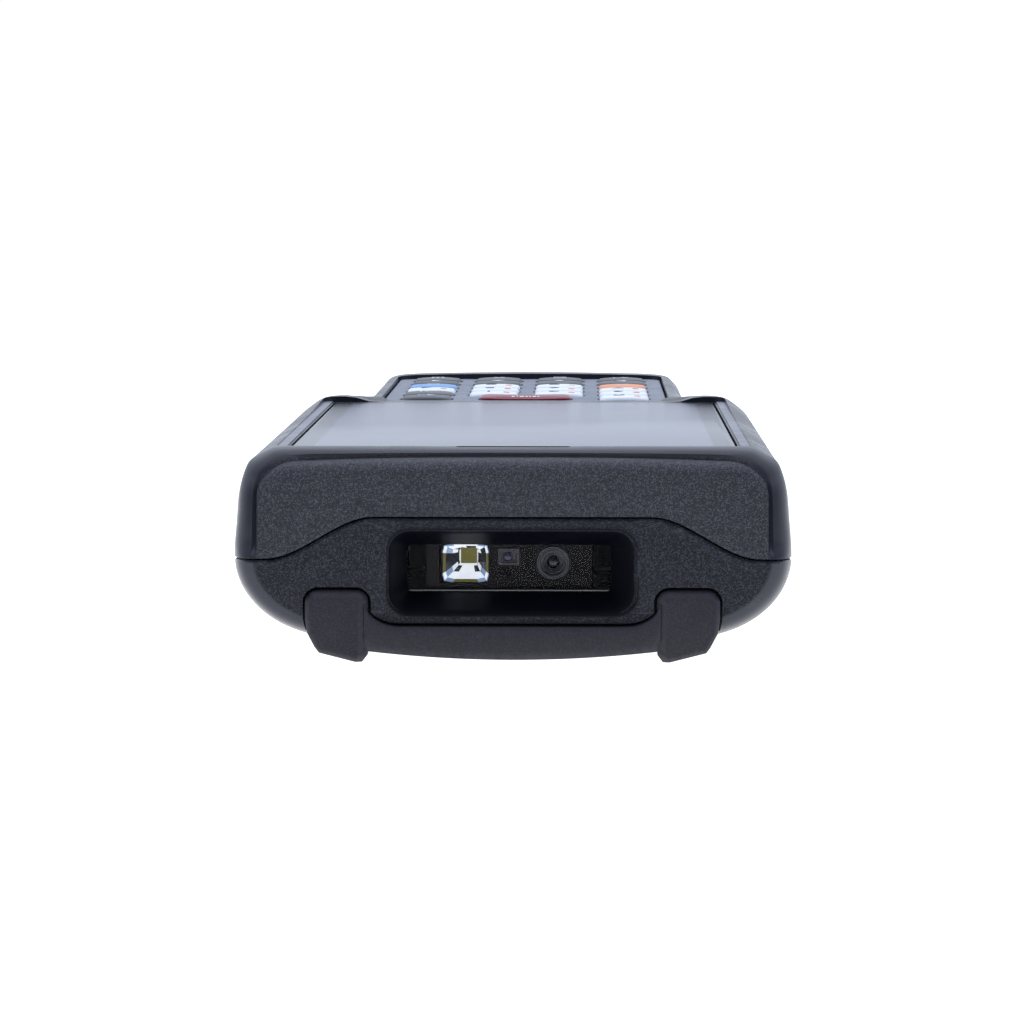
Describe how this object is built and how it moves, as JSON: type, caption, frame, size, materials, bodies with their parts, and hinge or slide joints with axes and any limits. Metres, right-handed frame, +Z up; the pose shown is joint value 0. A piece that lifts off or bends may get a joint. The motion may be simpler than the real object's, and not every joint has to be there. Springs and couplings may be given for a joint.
{
  "type": "handheld data terminal",
  "caption": "Rugged handheld terminal with a touch display, a keypad grip and a two-dimensional imager in its scan end",
  "frame": {"origin": "centre of the bounding box in plan, on the surface that the device lies on", "axes": "+X across to the right seen from the scan end, +Y from the scan end to the keypad end, +Z up out of the display"},
  "size_m": [0.078, 0.205, 0.0297],
  "materials": {
    "housing_front": "dark grey moulded plastic, satin on the sides and coarse grain on the ends",
    "housing_rear": "darker grey moulded plastic with coarse grain",
    "bumper_rubber": "matte charcoal rubber",
    "cover_rubber": "matte black rubber",
    "seal": "black rubber",
    "display_glass": "chemically strengthened glass over a display that is off, seen as one glossy grey face",
    "lcd": "display module",
    "frame_metal": "cast and machined light alloy",
    "circuit_board": "green solder mask",
    "shield_metal": "tinned steel",
    "keypad_plastic": "mid grey plastic with a fine dot texture",
    "mat_rubber": "silicone rubber",
    "key_white": "white key cap",
    "key_dark": "dark grey key cap with light legends",
    "key_blue": "blue key cap",
    "key_orange": "orange key cap",
    "key_maroon": "maroon scan key",
    "side_key": "dark rubbery side key",
    "window_plastic": "dark clear window",
    "engine_plastic": "black plastic",
    "clear_lens": "clear faceted lens",
    "led_phosphor": "yellow phosphor",
    "aimer_glass": "violet coated lens",
    "barrel_metal": "black anodised ring",
    "imager_glass": "coated camera lens",
    "mesh_metal": "fine woven mesh",
    "battery_wrap": "dark grey battery case",
    "contact_metal": "gold plated contacts",
    "brass_insert": "knurled brass",
    "screw_metal": "black zinc plated steel"
  },
  "bodies": {
    "housing": {"front_housing": "housing_front", "rear_housing": "housing_rear", "housing_seal": "seal", "bumper": "bumper_rubber", "grip_foot": "bumper_rubber", "touch_glass": "display_glass", "display_seal": "seal", "lcd_module": "lcd", "mid_frame": "frame_metal", "main_board": "circuit_board", "board_shields": "shield_metal", "keypad_panel": "keypad_plastic", "key_mat": "mat_rubber", "keypad_board": "circuit_board", "key_domes": "shield_metal", "scan_window": "window_plastic", "window_gasket": "seal", "engine_body": "engine_plastic", "illumination_lens": "clear_lens", "illumination_led": "led_phosphor", "aimer_lens": "aimer_glass", "imager_barrel": "barrel_metal", "imager_lens": "imager_glass", "earpiece": "engine_plastic", "earpiece_mesh": "mesh_metal", "loudspeaker": "engine_plastic", "battery_pack": "battery_wrap", "battery_contacts": "contact_metal", "port_connector": "shield_metal", "strap_inserts": "brass_insert", "side_switches": "contact_metal", "housing_screws": "screw_metal"},
    "key_scan": {"key_scan": "key_maroon"},
    "key_back": {"key_back": "key_dark"},
    "key_0": {"key_0": "key_white"},
    "key_tab": {"key_tab": "key_dark"},
    "key_1": {"key_1": "key_white"},
    "key_2": {"key_2": "key_white"},
    "key_3": {"key_3": "key_white"},
    "key_4": {"key_4": "key_white"},
    "key_5": {"key_5": "key_white"},
    "key_6": {"key_6": "key_white"},
    "key_7": {"key_7": "key_white"},
    "key_blue": {"key_blue": "key_blue"},
    "key_8": {"key_8": "key_white"},
    "key_9": {"key_9": "key_white"},
    "key_orange": {"key_orange": "key_orange"},
    "key_left": {"key_left": "key_dark"},
    "key_up": {"key_up": "key_dark"},
    "key_down": {"key_down": "key_dark"},
    "key_right": {"key_right": "key_dark"},
    "key_power": {"key_power": "key_dark"},
    "key_clear": {"key_clear": "key_dark"},
    "key_menu": {"key_menu": "key_dark"},
    "key_enter": {"key_enter": "key_dark"},
    "left_trigger": {"left_trigger": "side_key"},
    "right_trigger": {"right_trigger": "side_key"},
    "volume_rocker": {"volume_rocker": "side_key"},
    "battery_door": {"battery_door": "housing_rear"},
    "port_cover": {"port_cover": "cover_rubber"}
  },
  "joints": [
    {"name": "key_scan_press", "type": "slide", "parent": "housing", "child": "key_scan", "axis": [0, 0, -1], "range_m": [0, 0.00055], "stiffness_N_per_m": 1500},
    {"name": "key_back_press", "type": "slide", "parent": "housing", "child": "key_back", "axis": [0, 0, -1], "range_m": [0, 0.00055], "stiffness_N_per_m": 1500},
    {"name": "key_0_press", "type": "slide", "parent": "housing", "child": "key_0", "axis": [0, 0, -1], "range_m": [0, 0.00055], "stiffness_N_per_m": 1500},
    {"name": "key_tab_press", "type": "slide", "parent": "housing", "child": "key_tab", "axis": [0, 0, -1], "range_m": [0, 0.00055], "stiffness_N_per_m": 1500},
    {"name": "key_1_press", "type": "slide", "parent": "housing", "child": "key_1", "axis": [0, 0, -1], "range_m": [0, 0.00055], "stiffness_N_per_m": 1500},
    {"name": "key_2_press", "type": "slide", "parent": "housing", "child": "key_2", "axis": [0, 0, -1], "range_m": [0, 0.00055], "stiffness_N_per_m": 1500},
    {"name": "key_3_press", "type": "slide", "parent": "housing", "child": "key_3", "axis": [0, 0, -1], "range_m": [0, 0.00055], "stiffness_N_per_m": 1500},
    {"name": "key_4_press", "type": "slide", "parent": "housing", "child": "key_4", "axis": [0, 0, -1], "range_m": [0, 0.00055], "stiffness_N_per_m": 1500},
    {"name": "key_5_press", "type": "slide", "parent": "housing", "child": "key_5", "axis": [0, 0, -1], "range_m": [0, 0.00055], "stiffness_N_per_m": 1500},
    {"name": "key_6_press", "type": "slide", "parent": "housing", "child": "key_6", "axis": [0, 0, -1], "range_m": [0, 0.00055], "stiffness_N_per_m": 1500},
    {"name": "key_7_press", "type": "slide", "parent": "housing", "child": "key_7", "axis": [0, 0, -1], "range_m": [0, 0.00055], "stiffness_N_per_m": 1500},
    {"name": "key_blue_press", "type": "slide", "parent": "housing", "child": "key_blue", "axis": [0, 0, -1], "range_m": [0, 0.00055], "stiffness_N_per_m": 1500},
    {"name": "key_8_press", "type": "slide", "parent": "housing", "child": "key_8", "axis": [0, 0, -1], "range_m": [0, 0.00055], "stiffness_N_per_m": 1500},
    {"name": "key_9_press", "type": "slide", "parent": "housing", "child": "key_9", "axis": [0, 0, -1], "range_m": [0, 0.00055], "stiffness_N_per_m": 1500},
    {"name": "key_orange_press", "type": "slide", "parent": "housing", "child": "key_orange", "axis": [0, 0, -1], "range_m": [0, 0.00055], "stiffness_N_per_m": 1500},
    {"name": "key_left_press", "type": "slide", "parent": "housing", "child": "key_left", "axis": [0, 0, -1], "range_m": [0, 0.00055], "stiffness_N_per_m": 1500},
    {"name": "key_up_press", "type": "slide", "parent": "housing", "child": "key_up", "axis": [0, 0, -1], "range_m": [0, 0.00055], "stiffness_N_per_m": 1500},
    {"name": "key_down_press", "type": "slide", "parent": "housing", "child": "key_down", "axis": [0, 0, -1], "range_m": [0, 0.00055], "stiffness_N_per_m": 1500},
    {"name": "key_right_press", "type": "slide", "parent": "housing", "child": "key_right", "axis": [0, 0, -1], "range_m": [0, 0.00055], "stiffness_N_per_m": 1500},
    {"name": "key_power_press", "type": "slide", "parent": "housing", "child": "key_power", "axis": [0, 0, -1], "range_m": [0, 0.00055], "stiffness_N_per_m": 1500},
    {"name": "key_clear_press", "type": "slide", "parent": "housing", "child": "key_clear", "axis": [0, 0, -1], "range_m": [0, 0.00055], "stiffness_N_per_m": 1500},
    {"name": "key_menu_press", "type": "slide", "parent": "housing", "child": "key_menu", "axis": [0, 0, -1], "range_m": [0, 0.00055], "stiffness_N_per_m": 1500},
    {"name": "key_enter_press", "type": "slide", "parent": "housing", "child": "key_enter", "axis": [0, 0, -1], "range_m": [0, 0.00055], "stiffness_N_per_m": 1500},
    {"name": "left_trigger_press", "type": "slide", "parent": "housing", "child": "left_trigger", "axis": [1, 0, 0], "range_m": [0, 0.0005], "stiffness_N_per_m": 1800},
    {"name": "right_trigger_press", "type": "slide", "parent": "housing", "child": "right_trigger", "axis": [-1, 0, 0], "range_m": [0, 0.0005], "stiffness_N_per_m": 1800},
    {"name": "volume_rocker_tilt", "type": "hinge", "parent": "housing", "child": "volume_rocker", "pos_m": [-0.0358, -0.0585, 0.0192], "axis": [0, 0, 1], "range_deg": [-1.2, 1.2], "stiffness_Nm_per_rad": 0.45},
    {"name": "battery_door_slide", "type": "slide", "parent": "housing", "child": "battery_door", "axis": [0, 1, 0], "range_m": [0, 0.005]},
    {"name": "port_cover_hinge", "type": "hinge", "parent": "housing", "child": "port_cover", "pos_m": [0, 0.1004, 0.0123], "axis": [1, 0, 0], "range_deg": [0, 95]}
  ]
}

****************

• STATED EXERCISE:
In the listing, find every line containing the word "bodies" and list it.

• CORRECT RESPONSE:
Describe how this object is built and how it moves, as JSON: type, caption, frame, size, materials, bodies with their parts, and hinge or slide joints with axes and any limits. Metres, right-handed frame, +Z up; the pose shown is joint value 0. A piece that lifts off or bends may get a joint. The motion may be simpler than the real object's, and not every joint has to be there. Springs and couplings may be given for a joint.
  "bodies": {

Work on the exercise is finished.